Build a "settled decisions" document. A single living document — in Notion, Confluence, wherever your team writes — that is the canonical source for every finalized policy. Keep it current. When a decision is made, it goes here. This becomes your primary source for AI context on policy questions, and it's easy to prioritize over older sources.
Archive outdated docs explicitly. Don't just create a new document when policy changes. Archive or deprecate the old one. Change the title to "[OUTDATED — see current policy]." Most AI retrieval systems will de-rank archived content. An outdated doc with no deprecation marker is invisible to your team but visible to your AI.

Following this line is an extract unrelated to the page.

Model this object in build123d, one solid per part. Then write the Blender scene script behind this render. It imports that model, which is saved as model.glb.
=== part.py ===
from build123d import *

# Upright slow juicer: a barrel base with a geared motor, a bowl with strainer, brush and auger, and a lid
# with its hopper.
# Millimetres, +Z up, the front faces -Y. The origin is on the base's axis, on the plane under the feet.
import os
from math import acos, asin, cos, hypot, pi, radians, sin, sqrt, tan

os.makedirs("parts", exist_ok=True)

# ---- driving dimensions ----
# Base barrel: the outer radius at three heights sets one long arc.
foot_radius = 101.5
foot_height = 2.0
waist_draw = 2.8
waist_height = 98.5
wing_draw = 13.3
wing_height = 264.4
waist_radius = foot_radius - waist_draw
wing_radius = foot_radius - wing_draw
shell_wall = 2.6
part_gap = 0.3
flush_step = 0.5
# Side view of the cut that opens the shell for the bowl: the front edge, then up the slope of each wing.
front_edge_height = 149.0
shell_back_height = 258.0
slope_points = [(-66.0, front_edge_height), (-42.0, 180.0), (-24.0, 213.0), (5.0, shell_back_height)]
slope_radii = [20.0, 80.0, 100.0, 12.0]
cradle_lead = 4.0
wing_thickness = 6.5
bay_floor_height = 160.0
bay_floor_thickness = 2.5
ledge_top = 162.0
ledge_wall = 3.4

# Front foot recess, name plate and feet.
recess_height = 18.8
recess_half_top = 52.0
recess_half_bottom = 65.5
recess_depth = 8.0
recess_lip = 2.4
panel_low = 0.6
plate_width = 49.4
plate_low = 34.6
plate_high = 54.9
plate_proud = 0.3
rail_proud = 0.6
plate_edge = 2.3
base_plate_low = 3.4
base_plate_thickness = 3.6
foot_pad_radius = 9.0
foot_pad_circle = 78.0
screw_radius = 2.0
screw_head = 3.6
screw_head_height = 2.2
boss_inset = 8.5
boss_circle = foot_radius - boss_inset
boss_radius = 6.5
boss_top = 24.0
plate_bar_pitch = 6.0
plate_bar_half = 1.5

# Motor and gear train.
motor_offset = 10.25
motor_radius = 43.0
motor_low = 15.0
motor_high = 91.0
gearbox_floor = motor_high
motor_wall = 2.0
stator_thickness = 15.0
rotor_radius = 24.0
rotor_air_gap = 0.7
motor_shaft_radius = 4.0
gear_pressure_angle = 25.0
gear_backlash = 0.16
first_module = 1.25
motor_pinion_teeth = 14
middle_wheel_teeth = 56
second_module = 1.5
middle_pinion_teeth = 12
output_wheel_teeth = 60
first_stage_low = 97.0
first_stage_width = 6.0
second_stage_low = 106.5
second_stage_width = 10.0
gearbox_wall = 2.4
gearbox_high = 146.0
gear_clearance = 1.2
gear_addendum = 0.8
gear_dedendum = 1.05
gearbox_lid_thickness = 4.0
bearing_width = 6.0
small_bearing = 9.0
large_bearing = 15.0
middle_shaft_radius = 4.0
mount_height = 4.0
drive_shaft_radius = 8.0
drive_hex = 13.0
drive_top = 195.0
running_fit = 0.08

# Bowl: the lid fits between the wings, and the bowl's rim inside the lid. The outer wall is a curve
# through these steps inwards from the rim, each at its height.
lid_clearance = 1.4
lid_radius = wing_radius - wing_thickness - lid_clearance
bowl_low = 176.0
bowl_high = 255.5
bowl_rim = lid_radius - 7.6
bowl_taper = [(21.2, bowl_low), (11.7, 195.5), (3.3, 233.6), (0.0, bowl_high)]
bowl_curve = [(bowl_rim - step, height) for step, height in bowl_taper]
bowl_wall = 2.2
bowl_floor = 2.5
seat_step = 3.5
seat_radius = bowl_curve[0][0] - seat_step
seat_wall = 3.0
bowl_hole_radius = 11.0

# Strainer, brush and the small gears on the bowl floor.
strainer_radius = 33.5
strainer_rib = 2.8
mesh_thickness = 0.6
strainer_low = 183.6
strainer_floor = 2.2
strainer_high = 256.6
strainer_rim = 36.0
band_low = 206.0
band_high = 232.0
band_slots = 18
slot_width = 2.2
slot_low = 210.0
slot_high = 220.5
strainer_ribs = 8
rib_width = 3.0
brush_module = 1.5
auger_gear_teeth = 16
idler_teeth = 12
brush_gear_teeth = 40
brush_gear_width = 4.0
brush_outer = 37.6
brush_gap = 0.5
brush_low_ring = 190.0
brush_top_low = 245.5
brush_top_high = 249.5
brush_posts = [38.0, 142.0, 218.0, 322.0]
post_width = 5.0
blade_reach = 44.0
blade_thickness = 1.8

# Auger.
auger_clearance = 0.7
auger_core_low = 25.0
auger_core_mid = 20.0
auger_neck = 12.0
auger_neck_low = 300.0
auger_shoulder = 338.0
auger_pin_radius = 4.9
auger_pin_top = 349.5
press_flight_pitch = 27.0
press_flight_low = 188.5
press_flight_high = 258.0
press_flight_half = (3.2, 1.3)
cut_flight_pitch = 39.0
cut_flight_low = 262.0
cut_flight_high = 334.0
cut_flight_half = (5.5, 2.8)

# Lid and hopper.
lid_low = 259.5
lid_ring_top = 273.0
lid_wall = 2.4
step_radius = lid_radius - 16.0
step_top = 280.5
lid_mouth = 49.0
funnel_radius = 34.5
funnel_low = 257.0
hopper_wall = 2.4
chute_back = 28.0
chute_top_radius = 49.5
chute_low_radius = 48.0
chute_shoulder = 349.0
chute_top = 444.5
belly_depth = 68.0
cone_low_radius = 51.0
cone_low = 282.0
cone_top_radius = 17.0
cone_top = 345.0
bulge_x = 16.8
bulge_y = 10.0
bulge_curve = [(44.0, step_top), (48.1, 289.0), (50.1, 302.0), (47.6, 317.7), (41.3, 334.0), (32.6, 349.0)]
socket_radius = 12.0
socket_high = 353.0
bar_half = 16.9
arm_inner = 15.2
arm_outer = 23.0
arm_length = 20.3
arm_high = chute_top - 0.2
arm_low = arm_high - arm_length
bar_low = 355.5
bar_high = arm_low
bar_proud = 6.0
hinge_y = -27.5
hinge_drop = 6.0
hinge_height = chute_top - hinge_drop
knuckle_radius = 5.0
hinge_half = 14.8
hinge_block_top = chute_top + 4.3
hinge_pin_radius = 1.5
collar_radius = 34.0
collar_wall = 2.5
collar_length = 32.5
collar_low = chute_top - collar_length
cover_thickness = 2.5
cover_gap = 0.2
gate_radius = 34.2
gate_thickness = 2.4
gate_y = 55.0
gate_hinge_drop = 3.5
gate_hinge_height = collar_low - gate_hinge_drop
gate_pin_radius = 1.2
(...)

Use resolution fields in your ticketing system. If you're on Linear or Jira, make sure closed tickets include a meaningful resolution note — not just "Done" but a one-line summary of what was decided. AI tools that read your ticketing system can use closed status plus a resolution note as a strong "this is finished" signal.
None of these fully solve the problem. They reduce noise. Building a less-bottlenecked ops team requires ops infrastructure that makes resolution state a first-class signal — not something your team patches manually on each closed ticket.
Key Takeaways
- Relevant context and resolved context are different things. Most AI tools treat them identically, ranking by recency and keyword match without knowing whether a result represents an open debate or a closed decision.
- False closure is the harder failure mode. When the AI confidently surfaces a resolved answer as if it's still live, requesters don't notice the problem — they act on the answer.
- The three-question test: ask your AI about something your team definitively settled three months ago. If it resurfaces the debate, you have a resolved-context problem.
- Short-term fixes: tag resolved Slack threads, build a settled-decisions doc, archive outdated content explicitly, and use resolution notes in your ticketing system.
- The structural fix is AI that reads resolution state from your connected tools — tickets, docs, conversation history — and uses it as a signal alongside recency and relevance.